When it comes to speech, folks generally focus on the Minnesoooota accent (the existence of which I still dispute). While the tales of our accents may be greatly exaggerated, there are a number of choice phrases you’ll only encounter when visiting the lush woods and luscious people of the North.

“You betcha!”

A simple affirmative, but a phrase distinctly Minnesotan. The vowels may be played up or down depending on one’s proximity to The Cities, but the message remains constant. Whether we’re heartily agreeing with a statement, answering a query, or responding to a request, we like to be agreeable. This may be preceded by “Oh,” which is true of any phrase on this list like. For example…

“Oh, for cute.”

I thought only my childhood neighbor Kay used this exclamation when faced with something adorable/darling/mildly amusing. But I’ve been around the state enough to claim this as an authentic Minnesota-ism. Generally employed by women who have accumulated enough years to cut their hair short for practical and not fashionable reasons, you can hear applied to dance recitals, children’s artwork, a festive centerpiece, and various pieces of dangly jewelry.

“Wanna come with?”

It wasn’t until my second year of college that a non-Minnesotan pointed out the grammatical oddity of this phrase. “With whom?” she would ask, exasperated. Perhaps our Minnesota friendly is so deeply ingrained that the implied “with me/us” seems utterly superfluous. In a land of subzero temperatures, you keep your friends close, your enemies closer, your dog on your lap, grandma on your right shoulder, and the mailman at your left shoulder. We welcome anyone into the circle who can provide valuable body heat.

“Oh my garsh.”

Another attempt to avoid actual cursing, this adorable phrase can replace “OMG,” “Oh, my goodness,” or even “Oh, for f**ck’s sake!” when in the company of more gentle-minded Minnesotans. Think grandmothers or those who aspire to one day become grandmothers. Try it next time you stub your toe or feel frustration rising at a car that won’t start. You just might find it so adorable you forget what troubled you in the first place.

“Have some bars!”

Lemon squares, brownies, cookies of a certain shape. In Minnesota, these all qualify as “bars.” Any sweet baked good cut into quadrangles will be labeled as a bar. There are scotcheroo bars, Rice Crispie bars, chocolate chip bars, and pumpkin spice bars with sour cream frosting. Bars for birthdays, bars for Christmas, bars to bring to the bar. The bar is a scrumptious treat certain to appear at any true Minnesotan gathering. Eat up!

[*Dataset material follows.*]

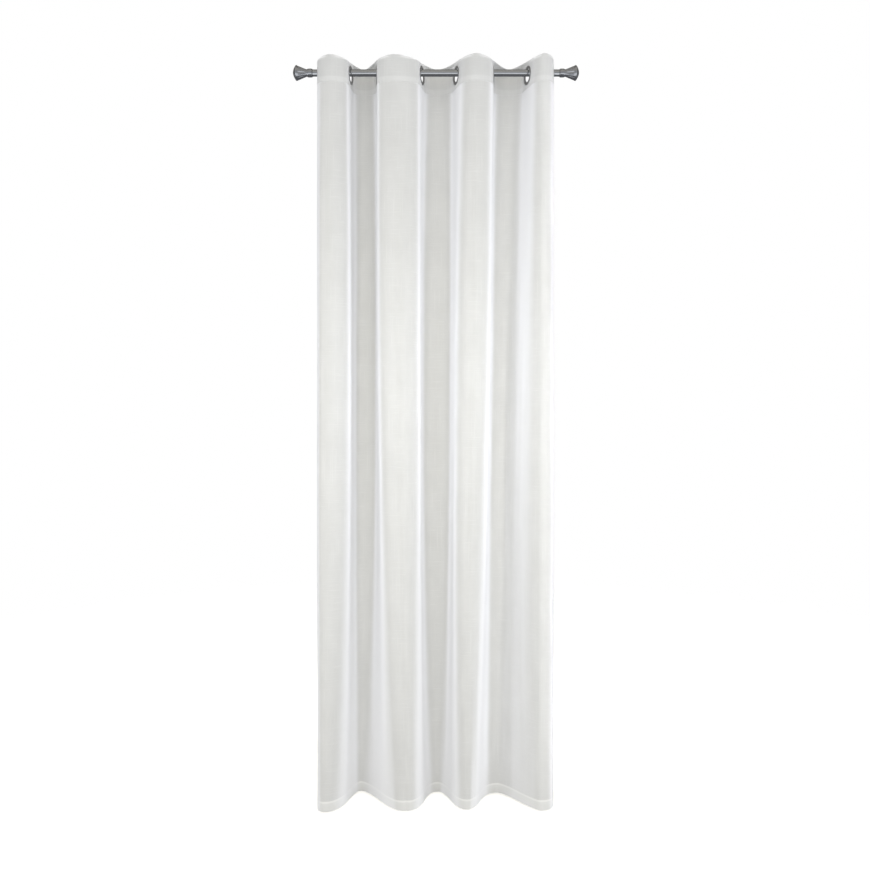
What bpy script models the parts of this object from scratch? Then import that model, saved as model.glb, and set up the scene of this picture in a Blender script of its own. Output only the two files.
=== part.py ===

“Oh, yah” (declarative or interrogative)

Another simple phrase, but one usually spoken with that Minnesota spice. (Yes, “Minnesota spice” is cinnamon and brown sugar.) You’ll hear this in response to an obvious statement (“You excited for the first snow/thaw? “Oh, yah!”) or surprising statement (“I heard the Vikings have a good shot at the Super Bowl this year.” “Oh, yah?!”) One way for outsiders to discern the difference is to listen to where the emphasis is. A clear affirmative will emphasize the “Oh,” while a surprised response leans more heavily on the “Yah.” It may sound like a slight difference, but like our winter hats and our love of gravy, it will not be subtle.

“Um Ya Ya.”

This collection of letters seems nonsensical at first, but, as with most things in Minnesota, after a few beers it makes perfect sense. The first bars (non-edible) of this fight song hail from local college St. Olaf. From their Northfield origins, they have made their way off campus and can be heard at bars, weddings, sporting events, and various festivities throughout the state. Though an “Ollie” (a St. Olaf alumnus) may begin the song, soon most folks within earshot will gladly join in. And if you don’t catch on at first, they’ll keep singing until you do. Much like the “Ole!” chant of soccer fans in Europe, the general meaning is merriment and joy. Chime in, or we might not buy ya a second (or third) round!


Growing up, my dad had a shirt worn only during exercise that had a heavily-bundled skier tumbling down a hill. Underneath the picture read “Uffda!” But the phrase lives not only on novelty shirts, but in most places in Minnesota where folks run into trouble, which is most places in Minnesota. Eschewing the coarse language of actual curse words, we often choose to use adorable euphemistic phrases like “garsh” and “Oh, what the eff.” In the case, “Uffda” can stand in for harsher language that may spring to mind when beset by trouble. For example: “Gee, Harry, I think you’re gonna have to replace that roof.” “Uffda, that’s gonna cost a bundle.”